A team of European astronomers has discovered the most distant quasar ever seen. This brilliant beacon, named ULAS J1120+0641, is powered by a black hole with a mass two billion times that of the sun. The quasar is by far the brightest object yet discovered in the early universe. Results of the discovery appear in the June 30, 2011 issue of Nature.
Light from the quasar started its journey toward Earth when the universe was only six percent of its present age, a mere 770 million years after the Big Bang. Due to its extreme brightness, the quasar is of particular interest because – for the first time – it can tell us what conditions were like in the early universe.

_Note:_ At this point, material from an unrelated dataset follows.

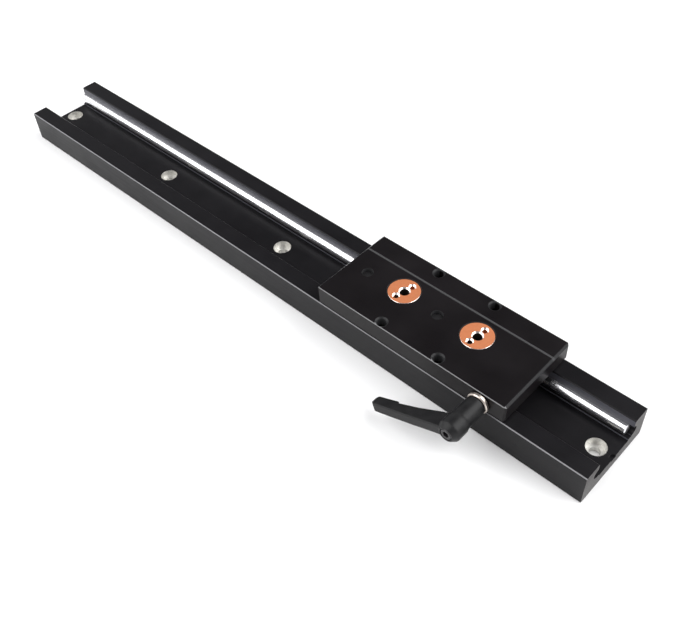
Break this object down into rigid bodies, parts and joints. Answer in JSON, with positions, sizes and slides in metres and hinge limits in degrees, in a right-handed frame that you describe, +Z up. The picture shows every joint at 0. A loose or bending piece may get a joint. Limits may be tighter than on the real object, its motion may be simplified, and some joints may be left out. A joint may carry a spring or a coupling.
{
  "type": "camera slider",
  "caption": "Straight camera slider: a channel rail with two steel shafts, a flat roller carriage with tapped camera holes, and a side clamping lever.",
  "frame": {"origin": "axis of the rail's middle mounting hole, at the underside the rail rests on", "axes": "+Z up, +X along the rail towards the end that the carriage is nearer to, -Y towards the clamping lever"},
  "size_m": [0.4152, 0.0742, 0.0301],
  "materials": {
    "anodised_rail": "bead-blasted black anodised",
    "anodised_carriage": "fine satin black anodised",
    "ground_shaft": "ground and polished hard steel",
    "copper_stud": "turned, copper-coloured",
    "bearing_steel": "ground bearing steel",
    "pressed_steel": "pressed zinc-plated steel",
    "cage_nylon": "natural nylon",
    "black_screw_steel": "black-oxide steel",
    "turned_steel": "turned bright steel",
    "lever_coating": "fine-texture black powder coat",
    "spring_steel": "drawn spring wire",
    "brass_pin": "turned brass",
    "pad_plastic": "moulded acetal"
  },
  "bodies": {
    "rail": {"rail_extrusion": "anodised_rail", "front_shaft": "ground_shaft", "back_shaft": "ground_shaft"},
    "carriage": {"carriage_block": "anodised_carriage", "fixed_stud_1": "black_screw_steel", "fixed_stud_3": "black_screw_steel", "fixed_spacer_1": "turned_steel", "fixed_spacer_3": "turned_steel", "inner_race_1": "bearing_steel", "inner_race_3": "bearing_steel", "eccentric_lock_screws": "black_screw_steel", "brake_spring": "spring_steel", "brake_retaining_ring": "spring_steel"},
    "roller_ring_1": {"roller_1": "bearing_steel", "roller_shields_1": "pressed_steel"},
    "ball_set_1": {"bearing_balls_1": "bearing_steel", "ball_cage_1": "cage_nylon"},
    "eccentric_2": {"eccentric_stud_2": "copper_stud", "eccentric_screw_2": "black_screw_steel", "inner_race_2": "bearing_steel"},
    "roller_ring_2": {"roller_2": "bearing_steel", "roller_shields_2": "pressed_steel"},
    "ball_set_2": {"bearing_balls_2": "bearing_steel", "ball_cage_2": "cage_nylon"},
    "roller_ring_3": {"roller_3": "bearing_steel", "roller_shields_3": "pressed_steel"},
    "ball_set_3": {"bearing_balls_3": "bearing_steel", "ball_cage_3": "cage_nylon"},
    "eccentric_4": {"eccentric_stud_4": "copper_stud", "eccentric_screw_4": "black_screw_steel", "inner_race_4": "bearing_steel"},
    "roller_ring_4": {"roller_4": "bearing_steel", "roller_shields_4": "pressed_steel"},
    "ball_set_4": {"bearing_balls_4": "bearing_steel", "ball_cage_4": "cage_nylon"},
    "clamp_spindle": {"clamp_stud": "turned_steel", "lever_screw": "black_screw_steel", "lever_spring": "spring_steel"},
    "lever": {"lever_handle": "lever_coating"},
    "brake": {"brake_pin": "brass_pin", "brake_pad": "pad_plastic"}
  },
  "joints": [
    {"name": "carriage_slide", "type": "slide", "parent": "rail", "child": "carriage", "axis": [1, 0, 0], "range_m": [-0.2599, 0.0421]},
    {"name": "roller_spin_1", "type": "hinge", "parent": "carriage", "child": "roller_ring_1", "pos_m": [0.0658, -0.001, 0.0115], "axis": [0, 0, 1], "continuous": true},
    {"name": "ball_set_spin_1", "type": "hinge", "parent": "carriage", "child": "ball_set_1", "pos_m": [0.0658, -0.001, 0.0115], "axis": [0, 0, 1], "continuous": true},
    {"name": "eccentric_turn_2", "type": "hinge", "parent": "carriage", "child": "eccentric_2", "pos_m": [0.0879, 0.001, 0.0115], "axis": [0, 0, 1], "range_deg": [-180, 0]},
    {"name": "roller_spin_2", "type": "hinge", "parent": "eccentric_2", "child": "roller_ring_2", "pos_m": [0.0883, 0.001, 0.0115], "axis": [0, 0, 1], "continuous": true},
    {"name": "ball_set_spin_2", "type": "hinge", "parent": "eccentric_2", "child": "ball_set_2", "pos_m": [0.0883, 0.001, 0.0115], "axis": [0, 0, 1], "continuous": true},
    {"name": "roller_spin_3", "type": "hinge", "parent": "carriage", "child": "roller_ring_3", "pos_m": [0.11, -0.001, 0.0115], "axis": [0, 0, 1], "continuous": true},
    {"name": "ball_set_spin_3", "type": "hinge", "parent": "carriage", "child": "ball_set_3", "pos_m": [0.11, -0.001, 0.0115], "axis": [0, 0, 1], "continuous": true},
    {"name": "eccentric_turn_4", "type": "hinge", "parent": "carriage", "child": "eccentric_4", "pos_m": [0.1321, 0.001, 0.0115], "axis": [0, 0, 1], "range_deg": [-180, 0]},
    {"name": "roller_spin_4", "type": "hinge", "parent": "eccentric_4", "child": "roller_ring_4", "pos_m": [0.1325, 0.001, 0.0115], "axis": [0, 0, 1], "continuous": true},
    {"name": "ball_set_spin_4", "type": "hinge", "parent": "eccentric_4", "child": "ball_set_4", "pos_m": [0.1325, 0.001, 0.0115], "axis": [0, 0, 1], "continuous": true},
    {"name": "lever_turn", "type": "hinge", "parent": "carriage", "child": "clamp_spindle", "pos_m": [0.1532, -0.02455, 0.024], "axis": [0, 1, 0], "range_deg": [-6, 84]},
    {"name": "lever_pull", "type": "slide", "parent": "clamp_spindle", "child": "lever", "axis": [0, -1, 0], "range_m": [0, 0.0036], "stiffness_N_per_m": 1500, "springref_m": -0.001, "deforming": ["lever_spring"]},
    {"name": "brake_press", "type": "slide", "parent": "carriage", "child": "brake", "axis": [0, 0, -1], "range_m": [0, 0.00026], "stiffness_N_per_m": 400, "springref_m": -0.001, "deforming": ["brake_spring"]}
  ],
  "couplings": [
    {"joint": "roller_spin_1", "follows": "carriage_slide", "rad_per_m": -99.01},
    {"joint": "ball_set_spin_1", "follows": "carriage_slide", "rad_per_m": -59.819},
    {"joint": "roller_spin_2", "follows": "carriage_slide", "rad_per_m": 99.01},
    {"joint": "ball_set_spin_2", "follows": "carriage_slide", "rad_per_m": 59.819},
    {"joint": "roller_spin_3", "follows": "carriage_slide", "rad_per_m": -99.01},
    {"joint": "ball_set_spin_3", "follows": "carriage_slide", "rad_per_m": -59.819},
    {"joint": "roller_spin_4", "follows": "carriage_slide", "rad_per_m": 99.01},
    {"joint": "ball_set_spin_4", "follows": "carriage_slide", "rad_per_m": 59.819}
  ]
}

The discovery was made with the United Kingdom Infrared Telescope (UKIRT) in Hawaii as part of an infrared sky survey – a search that lasted five years as astronomers hunted through millions of objects in the survey database – and was confirmed by observations made with a number of other telescopes, including the Gemini North telescope in Hawaii and the European Southern Observatory’s Very Large Telescope in Chile.
Light from distant parts of the universe is stretched out or redshifted by the expansion of the universe. This means that light which starts out at the quasar as ultraviolet and visible light arrives at Earth as infrared light. Highly redshifted objects such as ULAS J1120+0641 are much more easily found in infrared light.

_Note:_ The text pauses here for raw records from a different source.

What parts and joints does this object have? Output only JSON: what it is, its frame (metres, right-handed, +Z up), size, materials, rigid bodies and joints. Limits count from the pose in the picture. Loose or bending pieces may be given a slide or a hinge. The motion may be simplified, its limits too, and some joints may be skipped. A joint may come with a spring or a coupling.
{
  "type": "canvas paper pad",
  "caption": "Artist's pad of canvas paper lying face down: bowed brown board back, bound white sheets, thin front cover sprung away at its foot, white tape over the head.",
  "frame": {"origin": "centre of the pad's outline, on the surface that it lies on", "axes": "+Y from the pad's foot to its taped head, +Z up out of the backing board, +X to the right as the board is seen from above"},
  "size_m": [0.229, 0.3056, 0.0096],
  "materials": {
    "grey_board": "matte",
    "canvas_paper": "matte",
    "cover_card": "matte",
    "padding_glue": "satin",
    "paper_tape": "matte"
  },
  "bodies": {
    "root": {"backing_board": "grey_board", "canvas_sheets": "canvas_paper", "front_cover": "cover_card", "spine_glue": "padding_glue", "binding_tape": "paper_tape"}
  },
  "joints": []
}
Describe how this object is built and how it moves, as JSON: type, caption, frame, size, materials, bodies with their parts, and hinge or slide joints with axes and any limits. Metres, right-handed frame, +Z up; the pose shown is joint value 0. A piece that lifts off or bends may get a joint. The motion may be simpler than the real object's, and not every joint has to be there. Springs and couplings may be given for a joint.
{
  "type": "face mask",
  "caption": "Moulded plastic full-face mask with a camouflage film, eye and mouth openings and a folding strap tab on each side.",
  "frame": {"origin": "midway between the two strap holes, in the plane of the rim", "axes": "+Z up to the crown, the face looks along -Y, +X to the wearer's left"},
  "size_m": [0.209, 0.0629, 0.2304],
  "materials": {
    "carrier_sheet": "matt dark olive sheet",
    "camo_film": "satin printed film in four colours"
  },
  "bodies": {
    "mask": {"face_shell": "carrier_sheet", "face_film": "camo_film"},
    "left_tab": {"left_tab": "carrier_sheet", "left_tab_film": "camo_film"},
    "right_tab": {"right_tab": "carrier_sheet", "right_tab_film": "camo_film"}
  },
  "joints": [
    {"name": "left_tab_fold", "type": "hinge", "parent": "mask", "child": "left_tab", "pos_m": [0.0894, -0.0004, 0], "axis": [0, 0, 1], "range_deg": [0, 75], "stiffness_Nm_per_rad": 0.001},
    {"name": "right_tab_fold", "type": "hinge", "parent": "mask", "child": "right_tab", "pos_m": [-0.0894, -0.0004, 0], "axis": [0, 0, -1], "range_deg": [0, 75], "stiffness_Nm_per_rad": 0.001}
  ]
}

The newly discovered quasar will enable scientists to measure conditions in the gas that the quasar’s light passes through on its way to us. Lead author Daniel Mortlock said:
What is particularly important about this source is how bright it is. It’s hundreds of times brighter than anything else yet discovered at such a great distance. This means that we can use it to tell us for the first time what conditions were like in the early universe.
Summary: The European UKIRT Infrared Deep Sky Survey (UKIDSS) located the most distant quasar ever seen, ULAS J1120+0641 – also the brightest object yet discovered in the early universe. At its center is a black hole with a mass two billion times that of the sun. Lead author Daniel Mortlock and his team published results of the discovery in the June 30, 2011 issue of Nature.